# Start of PROVIDED DATA

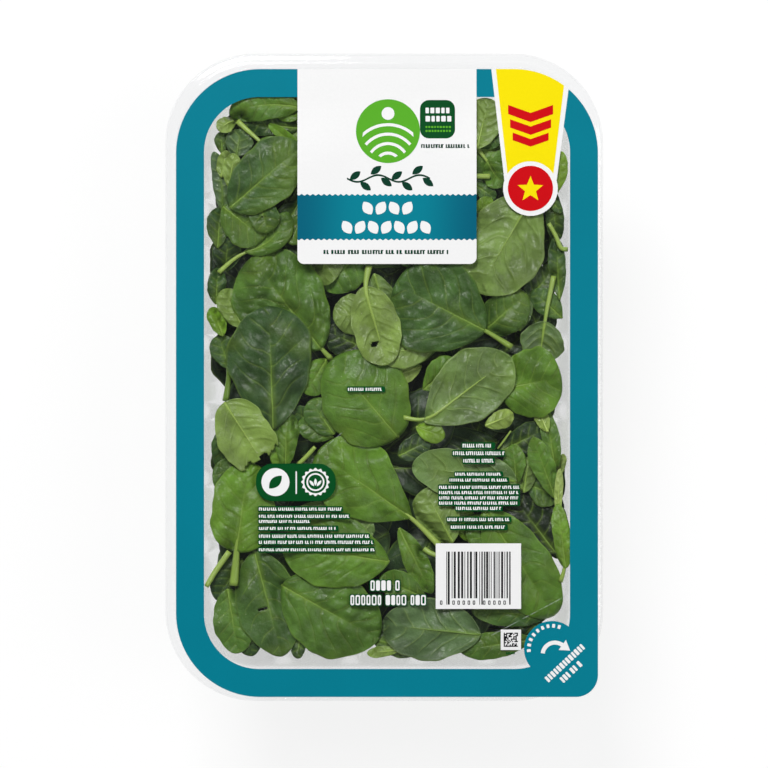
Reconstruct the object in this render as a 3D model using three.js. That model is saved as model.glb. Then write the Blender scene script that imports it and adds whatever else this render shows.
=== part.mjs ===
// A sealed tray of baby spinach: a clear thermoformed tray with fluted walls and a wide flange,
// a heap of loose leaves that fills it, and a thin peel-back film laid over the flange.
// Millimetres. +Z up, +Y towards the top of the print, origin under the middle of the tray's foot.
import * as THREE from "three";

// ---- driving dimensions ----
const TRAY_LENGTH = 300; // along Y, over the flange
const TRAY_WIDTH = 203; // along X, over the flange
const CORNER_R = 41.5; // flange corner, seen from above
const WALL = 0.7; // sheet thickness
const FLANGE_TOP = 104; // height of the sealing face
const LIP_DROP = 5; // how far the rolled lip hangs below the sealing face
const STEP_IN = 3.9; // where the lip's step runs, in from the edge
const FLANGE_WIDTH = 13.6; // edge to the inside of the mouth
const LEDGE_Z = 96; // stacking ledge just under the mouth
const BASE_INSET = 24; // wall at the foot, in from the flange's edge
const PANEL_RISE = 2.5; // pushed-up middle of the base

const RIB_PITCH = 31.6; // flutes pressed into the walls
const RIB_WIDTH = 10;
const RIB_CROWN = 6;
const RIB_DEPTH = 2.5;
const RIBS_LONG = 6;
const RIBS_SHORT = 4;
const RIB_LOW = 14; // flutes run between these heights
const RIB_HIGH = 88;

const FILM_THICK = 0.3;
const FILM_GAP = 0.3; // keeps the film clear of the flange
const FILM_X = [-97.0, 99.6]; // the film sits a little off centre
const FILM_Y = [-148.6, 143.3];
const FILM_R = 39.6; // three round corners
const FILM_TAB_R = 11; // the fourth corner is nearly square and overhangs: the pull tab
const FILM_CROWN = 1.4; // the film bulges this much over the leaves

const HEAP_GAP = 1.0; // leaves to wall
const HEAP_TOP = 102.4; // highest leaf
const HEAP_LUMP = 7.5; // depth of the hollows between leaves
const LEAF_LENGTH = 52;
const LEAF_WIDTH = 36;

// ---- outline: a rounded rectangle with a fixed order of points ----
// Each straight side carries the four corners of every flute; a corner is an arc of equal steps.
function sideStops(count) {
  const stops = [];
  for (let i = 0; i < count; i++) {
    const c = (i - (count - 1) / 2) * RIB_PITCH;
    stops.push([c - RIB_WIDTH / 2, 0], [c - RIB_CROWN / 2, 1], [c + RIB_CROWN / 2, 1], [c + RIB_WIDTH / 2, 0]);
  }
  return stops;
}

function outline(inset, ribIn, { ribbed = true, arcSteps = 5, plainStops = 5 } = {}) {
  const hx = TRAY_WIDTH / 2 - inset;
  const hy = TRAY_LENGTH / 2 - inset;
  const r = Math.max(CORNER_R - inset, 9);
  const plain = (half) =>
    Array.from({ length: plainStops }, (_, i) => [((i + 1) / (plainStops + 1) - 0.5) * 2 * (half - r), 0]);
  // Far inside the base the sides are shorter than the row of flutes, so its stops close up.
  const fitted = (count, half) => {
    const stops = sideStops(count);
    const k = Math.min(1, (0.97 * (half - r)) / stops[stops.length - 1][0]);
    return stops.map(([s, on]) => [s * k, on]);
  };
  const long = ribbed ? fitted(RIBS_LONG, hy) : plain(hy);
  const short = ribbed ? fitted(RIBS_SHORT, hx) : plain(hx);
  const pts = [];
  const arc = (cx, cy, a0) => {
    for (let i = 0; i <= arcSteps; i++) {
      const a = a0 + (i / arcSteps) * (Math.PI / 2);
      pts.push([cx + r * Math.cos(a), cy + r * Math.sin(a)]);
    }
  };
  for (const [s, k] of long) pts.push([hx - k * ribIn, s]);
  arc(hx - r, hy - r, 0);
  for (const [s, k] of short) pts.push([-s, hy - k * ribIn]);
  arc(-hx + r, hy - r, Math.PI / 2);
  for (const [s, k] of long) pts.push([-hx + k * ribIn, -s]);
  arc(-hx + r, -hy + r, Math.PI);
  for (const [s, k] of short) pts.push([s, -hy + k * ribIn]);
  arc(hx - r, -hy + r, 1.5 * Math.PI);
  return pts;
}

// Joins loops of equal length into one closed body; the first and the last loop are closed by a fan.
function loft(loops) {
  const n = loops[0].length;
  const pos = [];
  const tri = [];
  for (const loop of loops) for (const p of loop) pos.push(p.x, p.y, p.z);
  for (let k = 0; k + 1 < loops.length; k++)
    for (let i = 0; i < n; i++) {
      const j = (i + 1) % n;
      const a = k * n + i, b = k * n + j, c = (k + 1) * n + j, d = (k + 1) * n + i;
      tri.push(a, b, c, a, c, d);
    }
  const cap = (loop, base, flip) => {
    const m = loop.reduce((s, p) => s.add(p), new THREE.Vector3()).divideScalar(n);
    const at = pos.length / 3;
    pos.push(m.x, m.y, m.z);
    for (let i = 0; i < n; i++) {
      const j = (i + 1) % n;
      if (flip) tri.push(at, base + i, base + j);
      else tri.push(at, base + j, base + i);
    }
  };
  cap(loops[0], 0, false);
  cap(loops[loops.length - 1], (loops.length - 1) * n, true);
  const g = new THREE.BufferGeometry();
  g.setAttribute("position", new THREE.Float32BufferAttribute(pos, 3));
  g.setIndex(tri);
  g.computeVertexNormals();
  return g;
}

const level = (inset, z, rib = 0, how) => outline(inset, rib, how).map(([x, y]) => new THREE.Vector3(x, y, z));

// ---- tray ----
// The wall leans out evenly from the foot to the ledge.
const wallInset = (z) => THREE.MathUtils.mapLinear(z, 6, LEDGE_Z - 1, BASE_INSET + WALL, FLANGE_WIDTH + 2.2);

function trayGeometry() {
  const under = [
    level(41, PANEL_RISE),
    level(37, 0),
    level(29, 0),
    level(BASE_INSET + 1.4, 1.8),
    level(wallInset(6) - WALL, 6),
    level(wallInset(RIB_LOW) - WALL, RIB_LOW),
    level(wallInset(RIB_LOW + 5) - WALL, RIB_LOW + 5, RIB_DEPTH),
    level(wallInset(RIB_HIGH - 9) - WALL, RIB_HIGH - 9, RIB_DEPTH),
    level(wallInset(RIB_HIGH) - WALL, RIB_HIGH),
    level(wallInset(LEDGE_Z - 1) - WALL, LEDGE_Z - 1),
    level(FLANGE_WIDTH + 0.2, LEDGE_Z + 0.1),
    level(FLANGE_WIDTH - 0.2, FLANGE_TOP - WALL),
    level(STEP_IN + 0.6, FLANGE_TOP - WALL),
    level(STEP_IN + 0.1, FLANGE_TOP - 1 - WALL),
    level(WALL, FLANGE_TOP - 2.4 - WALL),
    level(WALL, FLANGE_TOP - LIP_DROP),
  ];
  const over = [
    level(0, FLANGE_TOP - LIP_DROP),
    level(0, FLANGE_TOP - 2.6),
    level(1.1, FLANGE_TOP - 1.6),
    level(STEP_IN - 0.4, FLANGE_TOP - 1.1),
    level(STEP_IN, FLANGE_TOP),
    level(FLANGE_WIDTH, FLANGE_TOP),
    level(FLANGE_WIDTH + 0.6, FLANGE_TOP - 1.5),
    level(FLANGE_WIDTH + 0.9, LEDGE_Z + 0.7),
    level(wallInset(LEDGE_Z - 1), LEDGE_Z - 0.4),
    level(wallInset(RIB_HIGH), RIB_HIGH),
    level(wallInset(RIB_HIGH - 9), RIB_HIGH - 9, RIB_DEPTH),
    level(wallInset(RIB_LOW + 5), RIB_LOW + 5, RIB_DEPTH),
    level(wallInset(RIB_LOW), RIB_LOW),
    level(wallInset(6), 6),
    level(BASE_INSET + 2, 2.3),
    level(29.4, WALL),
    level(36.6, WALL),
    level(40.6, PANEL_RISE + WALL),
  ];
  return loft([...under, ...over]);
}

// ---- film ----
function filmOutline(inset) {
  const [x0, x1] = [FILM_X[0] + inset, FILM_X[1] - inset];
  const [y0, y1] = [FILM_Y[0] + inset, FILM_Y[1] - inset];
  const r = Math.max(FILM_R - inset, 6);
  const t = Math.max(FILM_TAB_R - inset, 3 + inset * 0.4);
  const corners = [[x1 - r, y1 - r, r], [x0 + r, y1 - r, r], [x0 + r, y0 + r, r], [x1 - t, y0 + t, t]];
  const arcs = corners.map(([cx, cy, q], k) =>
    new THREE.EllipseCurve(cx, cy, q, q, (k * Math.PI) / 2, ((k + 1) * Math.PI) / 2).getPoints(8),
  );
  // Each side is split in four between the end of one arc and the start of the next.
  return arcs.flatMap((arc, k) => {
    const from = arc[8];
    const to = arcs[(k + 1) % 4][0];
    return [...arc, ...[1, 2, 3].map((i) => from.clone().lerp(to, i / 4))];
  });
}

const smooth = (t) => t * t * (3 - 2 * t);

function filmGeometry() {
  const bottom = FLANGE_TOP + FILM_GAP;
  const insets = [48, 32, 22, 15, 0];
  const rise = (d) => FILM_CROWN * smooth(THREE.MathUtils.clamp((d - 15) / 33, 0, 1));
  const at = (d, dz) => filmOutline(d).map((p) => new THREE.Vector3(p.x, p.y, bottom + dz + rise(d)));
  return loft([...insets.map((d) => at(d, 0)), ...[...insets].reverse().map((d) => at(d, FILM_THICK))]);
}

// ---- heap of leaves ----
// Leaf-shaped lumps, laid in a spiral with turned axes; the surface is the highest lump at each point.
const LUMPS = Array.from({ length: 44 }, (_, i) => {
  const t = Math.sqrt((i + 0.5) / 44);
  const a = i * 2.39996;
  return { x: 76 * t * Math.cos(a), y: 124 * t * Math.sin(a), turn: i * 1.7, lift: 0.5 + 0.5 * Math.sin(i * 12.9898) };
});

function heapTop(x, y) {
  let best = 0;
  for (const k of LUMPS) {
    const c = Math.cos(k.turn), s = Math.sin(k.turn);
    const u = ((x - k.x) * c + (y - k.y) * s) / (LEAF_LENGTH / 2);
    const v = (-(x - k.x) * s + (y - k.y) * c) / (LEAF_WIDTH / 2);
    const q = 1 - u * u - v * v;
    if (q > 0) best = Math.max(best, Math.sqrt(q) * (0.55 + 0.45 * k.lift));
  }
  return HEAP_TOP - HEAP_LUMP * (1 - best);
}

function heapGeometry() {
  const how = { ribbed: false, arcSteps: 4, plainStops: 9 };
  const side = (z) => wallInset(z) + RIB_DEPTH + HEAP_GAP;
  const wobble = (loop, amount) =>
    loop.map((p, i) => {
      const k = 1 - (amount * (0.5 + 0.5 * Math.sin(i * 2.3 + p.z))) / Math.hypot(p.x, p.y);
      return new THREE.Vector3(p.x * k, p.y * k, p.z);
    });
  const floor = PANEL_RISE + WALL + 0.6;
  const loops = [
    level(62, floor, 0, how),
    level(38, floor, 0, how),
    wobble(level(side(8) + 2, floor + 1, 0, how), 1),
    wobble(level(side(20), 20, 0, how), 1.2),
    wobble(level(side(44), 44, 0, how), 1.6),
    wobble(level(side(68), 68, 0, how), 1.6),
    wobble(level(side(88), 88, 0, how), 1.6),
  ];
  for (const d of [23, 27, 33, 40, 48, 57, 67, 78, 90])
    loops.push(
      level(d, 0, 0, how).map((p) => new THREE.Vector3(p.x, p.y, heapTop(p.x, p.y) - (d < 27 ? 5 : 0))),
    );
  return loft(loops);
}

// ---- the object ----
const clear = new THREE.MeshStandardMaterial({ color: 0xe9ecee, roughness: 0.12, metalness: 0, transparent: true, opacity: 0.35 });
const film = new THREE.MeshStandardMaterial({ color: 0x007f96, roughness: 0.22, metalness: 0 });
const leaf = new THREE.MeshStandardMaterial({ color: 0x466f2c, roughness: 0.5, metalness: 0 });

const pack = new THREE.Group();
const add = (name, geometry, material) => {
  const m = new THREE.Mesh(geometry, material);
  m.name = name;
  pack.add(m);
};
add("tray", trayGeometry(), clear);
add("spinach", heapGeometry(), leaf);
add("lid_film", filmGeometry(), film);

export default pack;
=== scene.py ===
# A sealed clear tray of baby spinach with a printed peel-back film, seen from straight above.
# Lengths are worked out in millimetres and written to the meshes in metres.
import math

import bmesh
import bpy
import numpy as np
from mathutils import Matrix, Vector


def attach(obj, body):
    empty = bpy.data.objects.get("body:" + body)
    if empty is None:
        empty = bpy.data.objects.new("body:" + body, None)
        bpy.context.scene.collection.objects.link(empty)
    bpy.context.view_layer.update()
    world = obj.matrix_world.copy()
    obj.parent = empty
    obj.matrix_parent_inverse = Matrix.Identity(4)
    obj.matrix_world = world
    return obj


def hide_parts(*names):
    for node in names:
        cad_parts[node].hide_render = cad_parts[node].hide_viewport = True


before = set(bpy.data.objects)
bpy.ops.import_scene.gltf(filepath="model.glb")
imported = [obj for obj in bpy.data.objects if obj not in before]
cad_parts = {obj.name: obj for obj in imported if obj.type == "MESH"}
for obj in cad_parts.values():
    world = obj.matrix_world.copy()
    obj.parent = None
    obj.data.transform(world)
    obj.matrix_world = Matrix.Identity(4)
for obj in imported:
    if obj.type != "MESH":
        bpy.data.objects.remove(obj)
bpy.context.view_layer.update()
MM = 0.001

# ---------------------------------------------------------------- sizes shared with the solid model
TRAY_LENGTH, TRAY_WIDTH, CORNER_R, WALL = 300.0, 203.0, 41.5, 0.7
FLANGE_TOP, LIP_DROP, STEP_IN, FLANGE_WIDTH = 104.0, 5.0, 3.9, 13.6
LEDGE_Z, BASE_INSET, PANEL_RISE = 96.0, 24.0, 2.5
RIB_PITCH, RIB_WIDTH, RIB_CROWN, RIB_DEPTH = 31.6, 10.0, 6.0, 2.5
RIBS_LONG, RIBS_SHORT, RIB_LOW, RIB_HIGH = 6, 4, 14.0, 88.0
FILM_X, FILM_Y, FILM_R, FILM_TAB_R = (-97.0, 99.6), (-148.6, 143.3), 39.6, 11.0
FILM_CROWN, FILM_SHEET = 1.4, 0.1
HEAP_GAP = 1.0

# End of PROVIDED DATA
# Start of PROVIDED DATA

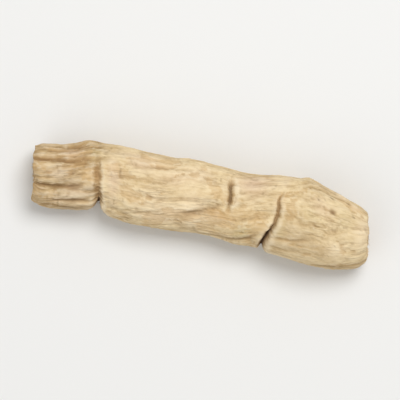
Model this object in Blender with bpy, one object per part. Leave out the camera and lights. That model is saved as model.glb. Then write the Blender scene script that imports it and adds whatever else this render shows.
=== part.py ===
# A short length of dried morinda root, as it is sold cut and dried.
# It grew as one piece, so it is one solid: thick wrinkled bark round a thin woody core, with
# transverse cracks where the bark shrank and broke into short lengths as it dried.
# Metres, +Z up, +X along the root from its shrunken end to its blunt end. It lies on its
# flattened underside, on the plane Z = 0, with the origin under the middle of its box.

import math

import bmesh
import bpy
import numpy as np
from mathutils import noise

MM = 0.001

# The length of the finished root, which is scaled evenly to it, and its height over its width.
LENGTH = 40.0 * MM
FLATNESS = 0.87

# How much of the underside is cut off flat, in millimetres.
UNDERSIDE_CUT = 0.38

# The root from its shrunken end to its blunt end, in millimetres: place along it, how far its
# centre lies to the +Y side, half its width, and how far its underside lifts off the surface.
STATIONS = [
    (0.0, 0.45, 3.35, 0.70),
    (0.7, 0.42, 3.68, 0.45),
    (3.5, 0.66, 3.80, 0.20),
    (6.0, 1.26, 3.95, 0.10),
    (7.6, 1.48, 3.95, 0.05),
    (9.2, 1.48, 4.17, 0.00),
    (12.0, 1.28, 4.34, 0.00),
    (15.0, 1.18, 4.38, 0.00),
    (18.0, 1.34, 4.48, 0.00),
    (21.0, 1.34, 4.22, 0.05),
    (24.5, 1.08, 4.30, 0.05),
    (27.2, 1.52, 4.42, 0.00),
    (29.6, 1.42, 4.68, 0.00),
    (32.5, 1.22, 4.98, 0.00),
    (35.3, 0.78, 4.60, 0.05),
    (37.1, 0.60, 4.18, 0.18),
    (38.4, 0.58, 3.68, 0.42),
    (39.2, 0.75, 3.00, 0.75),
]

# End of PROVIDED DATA

Exactly the lines from the one holding "Reconstruct the object" through the one holding "const FILM_CROWN = 1.4;" should be printed, ends included.

Reconstruct the object in this render as a 3D model using three.js. That model is saved as model.glb. Then write the Blender scene script that imports it and adds whatever else this render shows.
=== part.mjs ===
// A sealed tray of baby spinach: a clear thermoformed tray with fluted walls and a wide flange,
// a heap of loose leaves that fills it, and a thin peel-back film laid over the flange.
// Millimetres. +Z up, +Y towards the top of the print, origin under the middle of the tray's foot.
import * as THREE from "three";

// ---- driving dimensions ----
const TRAY_LENGTH = 300; // along Y, over the flange
const TRAY_WIDTH = 203; // along X, over the flange
const CORNER_R = 41.5; // flange corner, seen from above
const WALL = 0.7; // sheet thickness
const FLANGE_TOP = 104; // height of the sealing face
const LIP_DROP = 5; // how far the rolled lip hangs below the sealing face
const STEP_IN = 3.9; // where the lip's step runs, in from the edge
const FLANGE_WIDTH = 13.6; // edge to the inside of the mouth
const LEDGE_Z = 96; // stacking ledge just under the mouth
const BASE_INSET = 24; // wall at the foot, in from the flange's edge
const PANEL_RISE = 2.5; // pushed-up middle of the base

const RIB_PITCH = 31.6; // flutes pressed into the walls
const RIB_WIDTH = 10;
const RIB_CROWN = 6;
const RIB_DEPTH = 2.5;
const RIBS_LONG = 6;
const RIBS_SHORT = 4;
const RIB_LOW = 14; // flutes run between these heights
const RIB_HIGH = 88;

const FILM_THICK = 0.3;
const FILM_GAP = 0.3; // keeps the film clear of the flange
const FILM_X = [-97.0, 99.6]; // the film sits a little off centre
const FILM_Y = [-148.6, 143.3];
const FILM_R = 39.6; // three round corners
const FILM_TAB_R = 11; // the fourth corner is nearly square and overhangs: the pull tab
const FILM_CROWN = 1.4; // the film bulges this much over the leaves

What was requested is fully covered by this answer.